当クリニックでは、睡眠時無呼吸症候群の簡易検査と精密検査(PSG:ポリソムノグラフィー)を行っております。医師の診察により睡眠時無呼吸症候群の疑いがある場合、簡易型アプノモニターによる検査をお勧めします。

 

簡易検査を受けられる場合は、検査会社よりご自宅に医療機器(ウォッチパット)を配送いたします。医療機器がご自宅に到着しましたら、それを一晩装着していただき、翌日以降にそれを検査会社に送り返していただきます。

 

この簡易検査の結果に基づき、AHI(1時間あたりの無呼吸と低呼吸の平均回数)が40以上の場合、CPAP(持続陽圧呼吸療法)による治療が必要な睡眠時無呼吸症候群と診断されます。
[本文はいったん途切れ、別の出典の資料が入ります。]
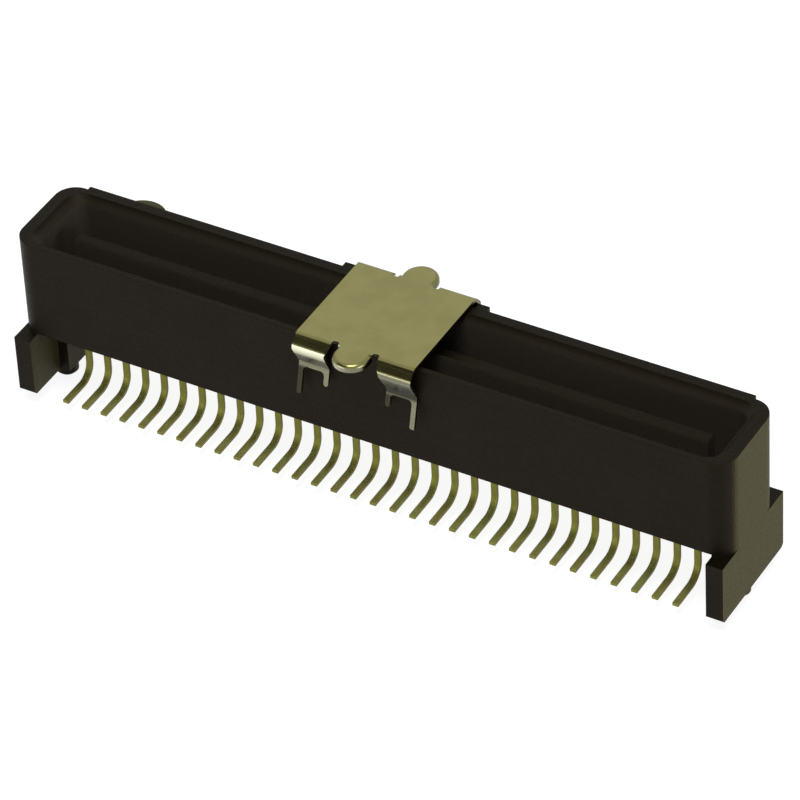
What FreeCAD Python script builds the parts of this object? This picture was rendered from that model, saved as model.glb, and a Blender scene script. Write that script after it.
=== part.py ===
import FreeCAD, Part
import math
import os

import Sketcher

# A surface-mount board-to-board header with two rows of contacts, in millimetres.
# X runs along the rows, +Y points to the rear wall with the rail, +Z points away from the board.
# The origin is halfway between the two locating pegs, on the surface of the board.

# Driving dimensions: name, value, meaning.
SIZES = [
    # Contact rows
    ("contact_count", 32, "contacts in each of the two rows"),
    ("contact_spacing", 1.0, "from one contact to the next along a row"),
    # Housing, outside
    ("end_margin", 2.37, "from the last contact to the end face"),
    ("body_width", 4.72, "over the two long walls, without the rail"),
    ("housing_top", 8.26, "height of the rim above the board"),
    ("corner_radius", 1.0, "upright outer corners of the shroud"),
    ("rail_end_gap", 1.13, "from the end face to the end of the rail"),
    ("rail_proud", 0.22, "how far the rail stands out of the rear wall"),
    ("key_from_end", 4.31, "from the end face to the middle of the rounded key"),
    ("key_radius", 1.2, "rounding of the key"),
    ("key_proud", 0.3, "how far the key stands out of the rail"),
    # Feet and pegs
    ("foot_height", 3.1, "from the board to the ledge on a foot"),
    ("foot_width", 5.81, "over a foot plate, across the rows"),
    ("foot_thickness", 0.82, "foot plate along the rows"),
    ("foot_chamfer", 0.15, "at the lower ends of a foot plate"),
    ("block_proud", 0.5, "block on a foot's inner side, along the rows"),
    ("block_width", 1.5, "block on a foot's inner side, across the rows"),
    ("underside_recess", 0.12, "from a foot's ledge up to the housing's underside"),
    ("peg_inset", 0.69, "from the end face to a peg's axis"),
    ("peg_radius", 0.53, "locating peg"),
    ("peg_length", 0.65, "how far a peg reaches into the board"),
    ("peg_chamfer", 0.15, "at a peg's tip"),
    # Housing, inside
    ("side_lip", 0.28, "flat rim on a long wall"),
    ("end_lip", 0.58, "flat rim on an end wall"),
    ("lead_in", 0.35, "bevel inside the rim"),
    ("cavity_radius", 0.6, "upright inner corners"),
    ("floor_thickness", 1.4, "between the cavity and the underside"),
    ("tongue_width", 0.64, "tongue across the rows"),
    ("tongue_overhang", 0.4, "from the last contact to the tongue's end"),
    ("tongue_drop", 0.72, "from the rim down to the tongue's top"),
    ("tongue_bevel", 0.1, "along the tongue's top edges"),
    ("groove_depth", 0.1, "contact groove in a side of the tongue"),
    ("slot_play", 0.02, "play beside a contact in its slot"),
    # Contacts
    ("strip_thickness", 0.15, "sheet that the contacts are stamped from"),
    ("contact_width", 0.3, "contact along the rows"),
    ("blade_top", 6.52, "height of a contact's top on the tongue"),
    ("lead_offset", 0.585, "from the middle to an upright lead's centre line"),
    ("jog_height", 3.92, "where a contact steps outwards inside the floor"),
    ("lead_reach", 2.76, "from the middle to a lead's tip"),
    ("lead_bend", 0.8, "bend of a lead along its centre line"),
    # Pick-up cap
    ("sheet_thickness", 0.15, "sheet that the cap is pressed from"),
    ("cap_length", 5.9, "cap along the rows"),
    ("cap_play", 0.02, "play between the cap and each wall it grips"),
    ("plate_rise", 0.11, "from the rim up to the plate of the cap, which its grip holds there"),
    ("plate_overhang", 0.165, "from the gripping line out to where the flanges bend down"),
    ("flange_root", 0.1, "flat stretch of a flange before that bend"),
    ("shoulder_out", 0.6, "how far a flange bulges past the gripping line"),
    ("shoulder_drop", 0.47, "from the plate down to the bulge"),
    ("waist_drop", 1.6, "from the plate down to the gripping line"),
    ("leg_flare", 0.42, "how far a leg's tip stands out of the gripping line"),
    ("leg_drop", 3.12, "from the plate down to the outer legs' tips"),
    ("short_leg_drop", 2.42, "from the plate down to the inner legs' tips"),
    ("leg_taper", 0.08, "at the tip of a leg"),
    ("window_drop", 1.8, "from the plate down to the window between two legs"),
    ("window_radius", 0.2, "upper corners of that window"),
    ("leg_width", 0.23, "leg of a flange"),
    ("flange_start", 1.17, "from the middle of the cap to a flange, at the plate"),
    ("shoulder_start", 1.35, "from the middle of the cap to a flange, at the bulge"),
    ("leg_start", 1.43, "from the middle of the cap to an inner leg"),
    ("plate_bend", 0.2, "bend between the plate and a flange, along its centre line"),
    ("shoulder_bend", 0.26, "bend at the bulge, along its centre line"),
    ("waist_bend", 0.25, "bend at the gripping line, along its centre line"),
    ("tab_radius", 0.84, "round tab in the middle of a long side"),
    ("tab_length", 1.18, "from the flanges' bend line out to a tab's tip"),
    ("tab_lip", 0.2, "how far a tab's rim is turned down"),
    ("tab_bend", 0.14, "bend of a tab's rim, along its centre line"),
    ("notch_depth", 0.17, "relief notch beside a tab, in from the bend line"),
    ("notch_radius", 0.12, "corners of that notch"),
    # Ribs that keep the cap in the middle
    ("rib_gap", 0.13, "between the cap and a rib"),
    ("rib_width", 0.55, "rib on the rail, along the rows"),
    ("rib_proud", 0.3, "how far a rib stands out of the rail"),
]

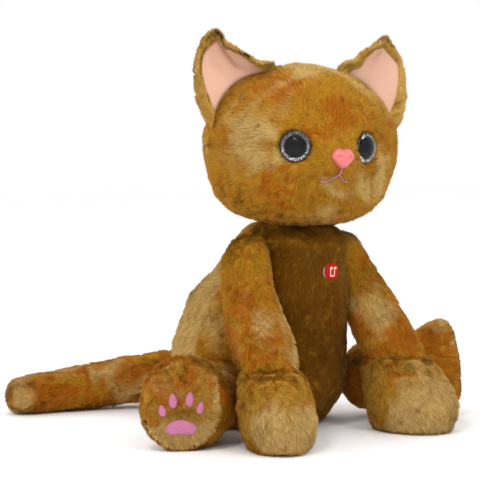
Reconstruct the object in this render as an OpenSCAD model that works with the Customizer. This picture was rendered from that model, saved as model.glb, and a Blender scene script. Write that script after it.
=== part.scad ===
// Seated plush cat with a press-to-play sound button, millimetres, +Z up.
// The origin is on the floor under the neck; the cat faces -Y and its left side is +X.

/* [Torso] */
// Half-width of the hips
hip_half_width = 70; // [64:1:76]
// Half-width of the chest between the arms
chest_half_width = 41; // [38:1:43]
// Height of the collar seam
collar_height = 160; // [158:1:164]
// How far the seat sits behind the neck
seat_back = 40; // [36:1:44]

/* [Head] */
// Half-width of the head
head_a = 79; // [74:1:82]
// Half-depth of the head without the muzzle
head_b = 66; // [62:1:69]
// Half-height of the head
head_c = 64; // [60:1:67]
// Height of the head's middle above the neck's centre
head_rise = 72; // [71:0.5:74]
// Turn of the head to the cat's right
head_yaw = -15.5; // [-20:0.5:0]
// Tilt of the head to the cat's left
head_roll = 1.5; // [0:0.5:4]
// Nod of the head forward at rest
head_pitch = 3; // [0:0.5:5]
// How far the muzzle stands out
muzzle_len = 15; // [8:1:18]
// Diameter of an eye
eye_d = 24; // [20:1:25]

/* [Ears] */
// Height of an ear above the middle of its base
ear_height = 50; // [40:1:56]

/* [Limbs] */
// Turn of the left leg out from straight ahead
leg_left_az = 66; // [62:1:68]
// Turn of the right leg out from straight ahead
leg_right_az = -61; // [-66:1:-60]
// Length of a leg from hip centre to sole
leg_length = 72; // [66:1:76]
// Turn of a front paw outwards
paw_splay = 30; // [20:1:34]

/* [Tail] */
// Radius of the tail at its root
tail_root_r = 20; // [17:1:21]
// Radius of the tail at its tip
tail_tip_r = 15; // [12:1:18]

/* [Cloth] */
// Thickness of the fur cloth with its pile pressed flat
cloth = 3; // [2:0.5:3.5]
// Room between the cloth and the wadding
ease = 0.6; // [0.5:0.1:1]

/* [Sound module] */
// Width of the sound case
case_w = 40; // [36:1:40]
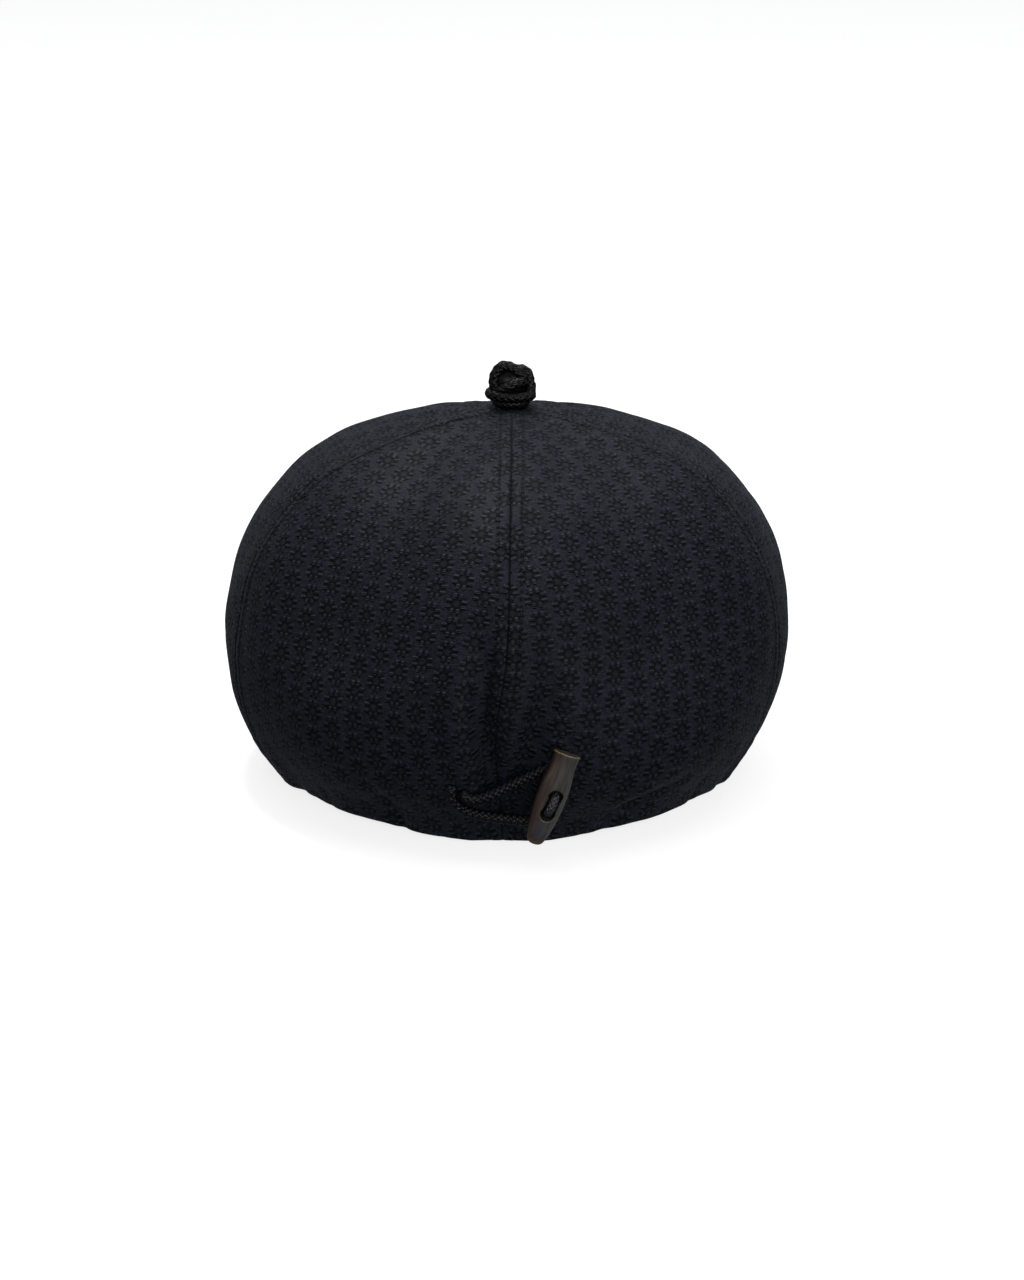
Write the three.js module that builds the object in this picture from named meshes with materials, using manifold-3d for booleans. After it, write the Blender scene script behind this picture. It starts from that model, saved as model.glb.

ただし、AHIが20以上40未満の場合は、精密検査(PSG)が必要となり、その検査でAHIが20以上であればCPAPの適応となります。

 

 

睡眠時無呼吸症候群の診断と治療については、当クリニックのホームページの「睡眠時無呼吸症候群」 に詳細を掲載しておりますので、ぜひご覧いただければと思います。

 

最後になりますが、睡眠時無呼吸症候群の有無を自己診断するのは難しいです。周囲の方々からの指摘や医師から検査を勧められた場合は、ぜひ一度検査を受けることをお勧めします。